In an interview in the Natural Resources Defense Council’s journal On Earth
(Summer 2005 edition), Blair’s climate change advisor John Ashton said
that for Europe, engaging China in processes to curb global warming has
more urgency at this point than continuing to expend effort trying to
change George Bush’s mind: “This conversation will open up technology
choices that will that will enable China to meet its urgent needs for
energy security while simultaneously meting out mutual need for climate
security. In a way, I think that political energy on the European side
is better invested there at the moment than it is in the U.S.
administration. I also think this would get the attention of the United
States pretty quickly if it started to affect anything real, because
what Europe and China would be doing is laying the foundation for the
next stage of the global energy economy.”

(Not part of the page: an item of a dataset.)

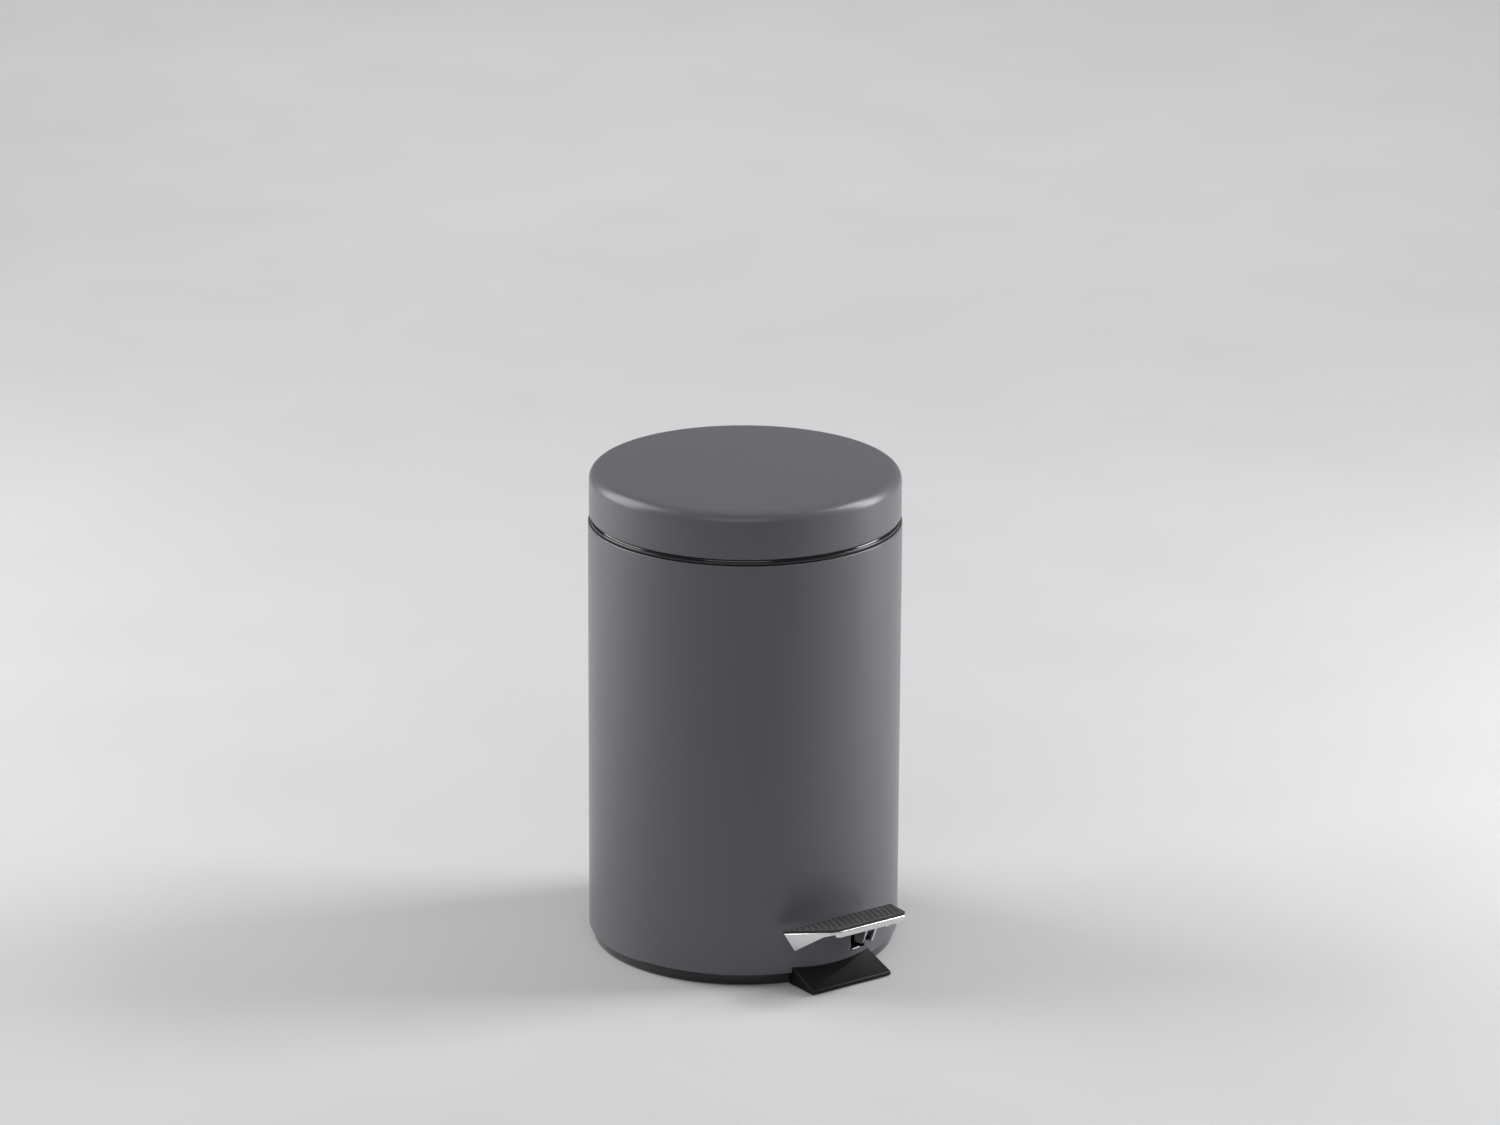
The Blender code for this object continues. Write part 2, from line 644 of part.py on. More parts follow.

It could well turn out that even the one thing Bush got right, he got wrong.
Bloggers
and other instant experts like myself are supposed to have all the
answers. But if I may be permitted a small moment of uncertainty, it
would be about whether and how far China should be pressed to
democratize. As a matter of principle, I believe that democratization
and poverty eradication are two fundamental elements in the necessary
cooperation between the First and Third Worlds it will take to build
the new global energy economy. But should we instead accept that this
centralized authoritarian system formed by the combination of Chinese
state socialism and private materialism, which is responsible for both
the lurching and the environmental degradation in China, is now the
best option for a lurch toward global cooperation on carbon emissions
and the quickest way towards a more sustainable Chinese economy?